__WHAT IS NEEDED__.
Exactly repeat the lines starting at the one that holds "build_boards()" and ending at the one that holds "zip(*points))), Vector(map(max, zip(*points)))". Both end lines count; leave out everything else.

[Extracted data entries]
• • •

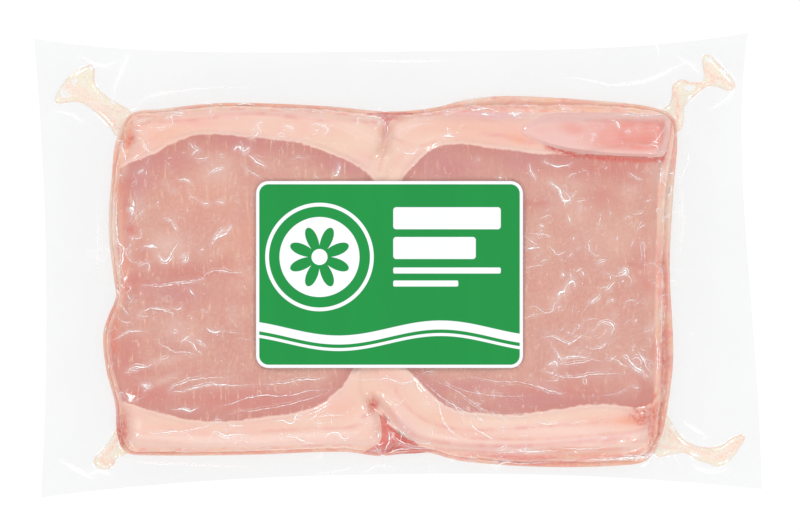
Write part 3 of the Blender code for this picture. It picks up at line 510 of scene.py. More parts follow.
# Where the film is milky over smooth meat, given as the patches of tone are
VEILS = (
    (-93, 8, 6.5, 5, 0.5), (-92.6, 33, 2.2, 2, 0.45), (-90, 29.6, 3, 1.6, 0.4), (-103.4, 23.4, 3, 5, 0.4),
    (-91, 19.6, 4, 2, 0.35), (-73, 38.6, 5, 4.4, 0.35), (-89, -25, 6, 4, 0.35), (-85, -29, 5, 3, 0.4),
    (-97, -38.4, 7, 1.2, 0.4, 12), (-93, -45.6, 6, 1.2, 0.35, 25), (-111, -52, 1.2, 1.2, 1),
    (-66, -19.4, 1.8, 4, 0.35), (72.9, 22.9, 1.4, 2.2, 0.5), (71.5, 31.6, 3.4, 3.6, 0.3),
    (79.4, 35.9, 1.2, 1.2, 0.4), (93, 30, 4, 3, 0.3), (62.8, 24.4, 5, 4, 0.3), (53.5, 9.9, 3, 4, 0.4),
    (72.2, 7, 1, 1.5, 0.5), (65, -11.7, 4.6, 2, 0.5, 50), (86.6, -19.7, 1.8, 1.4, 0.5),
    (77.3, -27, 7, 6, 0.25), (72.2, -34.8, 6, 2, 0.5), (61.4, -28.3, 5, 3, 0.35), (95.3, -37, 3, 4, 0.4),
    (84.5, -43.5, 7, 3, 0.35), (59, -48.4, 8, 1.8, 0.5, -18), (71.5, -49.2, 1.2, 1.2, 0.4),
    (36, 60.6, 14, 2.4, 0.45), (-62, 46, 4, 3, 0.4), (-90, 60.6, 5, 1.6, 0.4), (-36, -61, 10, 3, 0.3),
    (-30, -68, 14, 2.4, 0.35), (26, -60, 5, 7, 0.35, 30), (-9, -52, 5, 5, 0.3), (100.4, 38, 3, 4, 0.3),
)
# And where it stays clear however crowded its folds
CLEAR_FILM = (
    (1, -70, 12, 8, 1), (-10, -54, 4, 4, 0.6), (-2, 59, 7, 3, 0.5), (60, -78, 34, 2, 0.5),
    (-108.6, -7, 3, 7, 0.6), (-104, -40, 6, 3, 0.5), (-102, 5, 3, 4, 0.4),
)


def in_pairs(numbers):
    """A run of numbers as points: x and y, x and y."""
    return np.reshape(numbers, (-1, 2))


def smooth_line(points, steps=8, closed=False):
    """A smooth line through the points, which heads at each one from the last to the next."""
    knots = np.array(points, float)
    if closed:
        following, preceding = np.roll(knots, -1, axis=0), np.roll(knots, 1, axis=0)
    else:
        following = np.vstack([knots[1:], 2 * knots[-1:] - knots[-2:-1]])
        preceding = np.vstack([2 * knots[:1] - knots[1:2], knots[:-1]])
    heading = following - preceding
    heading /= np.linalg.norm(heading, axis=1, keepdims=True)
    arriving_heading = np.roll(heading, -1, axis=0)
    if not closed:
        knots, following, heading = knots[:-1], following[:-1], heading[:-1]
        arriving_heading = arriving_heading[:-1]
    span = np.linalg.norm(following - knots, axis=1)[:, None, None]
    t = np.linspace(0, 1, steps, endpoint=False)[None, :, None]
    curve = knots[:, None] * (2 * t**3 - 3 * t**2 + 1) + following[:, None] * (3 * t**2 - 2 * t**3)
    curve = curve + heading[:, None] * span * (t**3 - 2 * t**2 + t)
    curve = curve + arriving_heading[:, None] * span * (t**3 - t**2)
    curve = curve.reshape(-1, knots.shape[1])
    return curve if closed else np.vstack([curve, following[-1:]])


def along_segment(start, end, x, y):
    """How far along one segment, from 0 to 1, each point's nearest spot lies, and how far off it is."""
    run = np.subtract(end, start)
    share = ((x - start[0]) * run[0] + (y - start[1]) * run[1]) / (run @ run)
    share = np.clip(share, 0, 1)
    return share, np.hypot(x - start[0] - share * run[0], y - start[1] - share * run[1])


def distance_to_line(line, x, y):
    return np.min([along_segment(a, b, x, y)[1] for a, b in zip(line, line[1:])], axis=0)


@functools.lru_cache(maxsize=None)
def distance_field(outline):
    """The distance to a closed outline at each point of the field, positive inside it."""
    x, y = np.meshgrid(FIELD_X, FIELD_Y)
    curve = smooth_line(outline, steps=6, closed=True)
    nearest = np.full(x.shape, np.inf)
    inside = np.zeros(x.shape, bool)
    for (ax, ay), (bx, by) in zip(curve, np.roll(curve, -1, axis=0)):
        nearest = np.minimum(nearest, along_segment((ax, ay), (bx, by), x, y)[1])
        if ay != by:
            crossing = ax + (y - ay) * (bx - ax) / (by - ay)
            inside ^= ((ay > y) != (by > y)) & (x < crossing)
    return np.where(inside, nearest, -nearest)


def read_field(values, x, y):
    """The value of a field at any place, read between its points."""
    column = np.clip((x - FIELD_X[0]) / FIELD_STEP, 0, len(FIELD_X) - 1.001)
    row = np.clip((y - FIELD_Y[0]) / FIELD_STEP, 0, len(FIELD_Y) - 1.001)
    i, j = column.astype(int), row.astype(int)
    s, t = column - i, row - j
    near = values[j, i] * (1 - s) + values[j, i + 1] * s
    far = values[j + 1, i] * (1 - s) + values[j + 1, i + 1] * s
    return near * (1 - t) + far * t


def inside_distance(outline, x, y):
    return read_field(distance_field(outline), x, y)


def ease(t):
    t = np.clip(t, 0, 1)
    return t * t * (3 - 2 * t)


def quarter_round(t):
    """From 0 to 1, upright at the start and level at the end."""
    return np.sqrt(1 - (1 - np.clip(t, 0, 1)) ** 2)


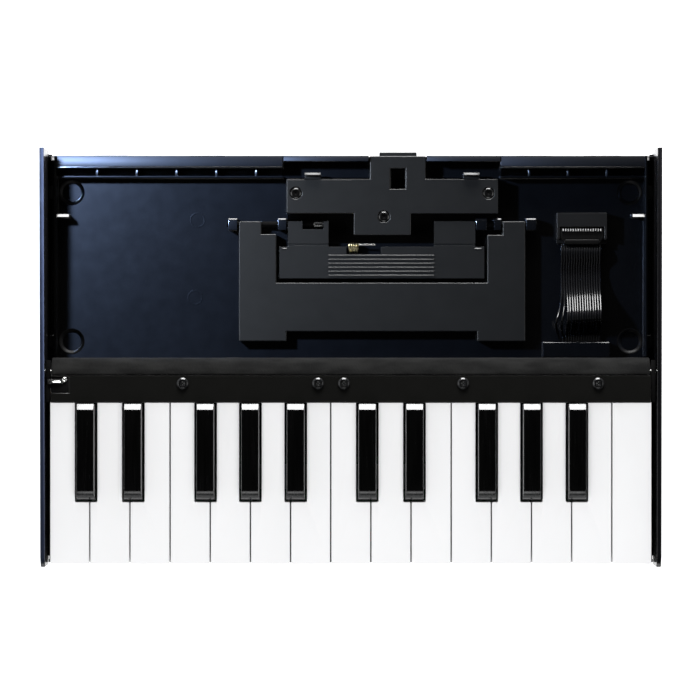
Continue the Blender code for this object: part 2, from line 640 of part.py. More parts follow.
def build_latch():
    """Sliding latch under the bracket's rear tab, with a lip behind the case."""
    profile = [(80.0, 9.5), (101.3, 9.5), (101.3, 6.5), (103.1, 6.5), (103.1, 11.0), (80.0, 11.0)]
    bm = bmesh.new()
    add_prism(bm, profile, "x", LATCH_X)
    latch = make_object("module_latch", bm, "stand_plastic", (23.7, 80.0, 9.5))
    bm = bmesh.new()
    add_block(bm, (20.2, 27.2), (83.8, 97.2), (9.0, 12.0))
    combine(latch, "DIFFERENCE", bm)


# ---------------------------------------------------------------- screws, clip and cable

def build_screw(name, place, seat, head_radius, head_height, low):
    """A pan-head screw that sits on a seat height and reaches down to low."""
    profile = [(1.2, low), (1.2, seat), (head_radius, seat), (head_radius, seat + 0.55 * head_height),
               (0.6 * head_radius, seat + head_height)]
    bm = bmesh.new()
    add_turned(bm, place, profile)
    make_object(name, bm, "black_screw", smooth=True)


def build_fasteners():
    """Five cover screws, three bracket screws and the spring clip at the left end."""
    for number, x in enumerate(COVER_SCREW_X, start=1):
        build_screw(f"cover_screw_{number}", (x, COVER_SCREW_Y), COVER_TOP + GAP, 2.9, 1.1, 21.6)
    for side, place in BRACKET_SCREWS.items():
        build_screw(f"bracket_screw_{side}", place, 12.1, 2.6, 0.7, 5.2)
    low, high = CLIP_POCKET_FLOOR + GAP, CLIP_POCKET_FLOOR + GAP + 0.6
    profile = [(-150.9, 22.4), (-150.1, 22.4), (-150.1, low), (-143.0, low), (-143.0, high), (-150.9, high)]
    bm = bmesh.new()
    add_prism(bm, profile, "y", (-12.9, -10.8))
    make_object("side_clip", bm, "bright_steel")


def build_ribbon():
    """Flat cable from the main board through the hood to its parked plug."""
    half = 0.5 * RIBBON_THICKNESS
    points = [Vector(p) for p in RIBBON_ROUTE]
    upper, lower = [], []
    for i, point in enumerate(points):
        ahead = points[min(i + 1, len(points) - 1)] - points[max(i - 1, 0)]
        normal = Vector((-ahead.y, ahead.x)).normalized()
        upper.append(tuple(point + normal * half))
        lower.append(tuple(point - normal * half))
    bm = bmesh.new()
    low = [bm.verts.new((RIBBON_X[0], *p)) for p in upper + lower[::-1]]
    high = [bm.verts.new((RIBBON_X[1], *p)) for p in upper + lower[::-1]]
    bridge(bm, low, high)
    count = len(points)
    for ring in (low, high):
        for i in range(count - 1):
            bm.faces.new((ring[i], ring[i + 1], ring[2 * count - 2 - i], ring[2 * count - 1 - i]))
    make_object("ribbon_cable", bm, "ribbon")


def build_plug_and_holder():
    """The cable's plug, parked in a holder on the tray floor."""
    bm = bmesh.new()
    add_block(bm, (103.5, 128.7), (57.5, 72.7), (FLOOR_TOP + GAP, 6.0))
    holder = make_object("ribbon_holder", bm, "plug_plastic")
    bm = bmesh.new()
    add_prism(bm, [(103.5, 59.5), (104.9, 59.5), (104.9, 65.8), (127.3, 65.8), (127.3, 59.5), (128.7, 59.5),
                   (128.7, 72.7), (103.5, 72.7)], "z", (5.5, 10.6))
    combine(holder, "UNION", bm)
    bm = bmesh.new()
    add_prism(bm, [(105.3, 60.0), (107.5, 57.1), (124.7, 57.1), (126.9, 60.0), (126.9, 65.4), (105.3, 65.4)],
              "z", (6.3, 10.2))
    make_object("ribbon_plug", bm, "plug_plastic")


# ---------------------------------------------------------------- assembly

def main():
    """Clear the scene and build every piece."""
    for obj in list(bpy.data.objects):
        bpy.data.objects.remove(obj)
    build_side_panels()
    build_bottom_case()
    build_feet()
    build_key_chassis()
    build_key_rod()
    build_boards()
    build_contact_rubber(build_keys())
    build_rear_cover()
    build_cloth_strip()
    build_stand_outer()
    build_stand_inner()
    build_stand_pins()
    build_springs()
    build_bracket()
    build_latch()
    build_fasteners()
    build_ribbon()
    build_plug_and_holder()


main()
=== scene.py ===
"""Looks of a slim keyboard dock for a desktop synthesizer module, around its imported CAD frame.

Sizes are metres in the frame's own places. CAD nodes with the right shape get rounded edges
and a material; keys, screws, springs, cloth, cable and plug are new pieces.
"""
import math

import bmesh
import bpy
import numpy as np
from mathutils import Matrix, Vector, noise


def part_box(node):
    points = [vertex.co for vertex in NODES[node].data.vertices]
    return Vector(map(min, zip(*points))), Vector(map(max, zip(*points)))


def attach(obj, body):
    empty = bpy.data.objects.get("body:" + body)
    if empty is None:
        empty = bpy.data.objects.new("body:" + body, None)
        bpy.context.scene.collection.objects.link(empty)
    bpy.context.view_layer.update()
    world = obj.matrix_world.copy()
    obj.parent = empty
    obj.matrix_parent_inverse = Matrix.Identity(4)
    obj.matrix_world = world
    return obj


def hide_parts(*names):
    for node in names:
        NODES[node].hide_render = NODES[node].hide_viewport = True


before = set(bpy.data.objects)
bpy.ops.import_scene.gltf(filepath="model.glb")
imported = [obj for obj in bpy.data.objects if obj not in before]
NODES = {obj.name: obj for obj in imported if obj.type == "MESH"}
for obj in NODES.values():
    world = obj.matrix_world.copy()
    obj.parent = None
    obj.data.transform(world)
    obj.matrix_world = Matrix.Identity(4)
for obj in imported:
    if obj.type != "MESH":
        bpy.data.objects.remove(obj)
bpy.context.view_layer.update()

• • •

__FINAL ANSWER__.
    build_boards()
    build_contact_rubber(build_keys())
    build_rear_cover()
    build_cloth_strip()
    build_stand_outer()
    build_stand_inner()
    build_stand_pins()
    build_springs()
    build_bracket()
    build_latch()
    build_fasteners()
    build_ribbon()
    build_plug_and_holder()


main()
=== scene.py ===
"""Looks of a slim keyboard dock for a desktop synthesizer module, around its imported CAD frame.

Sizes are metres in the frame's own places. CAD nodes with the right shape get rounded edges
and a material; keys, screws, springs, cloth, cable and plug are new pieces.
"""
import math

import bmesh
import bpy
import numpy as np
from mathutils import Matrix, Vector, noise


def part_box(node):
    points = [vertex.co for vertex in NODES[node].data.vertices]
    return Vector(map(min, zip(*points))), Vector(map(max, zip(*points)))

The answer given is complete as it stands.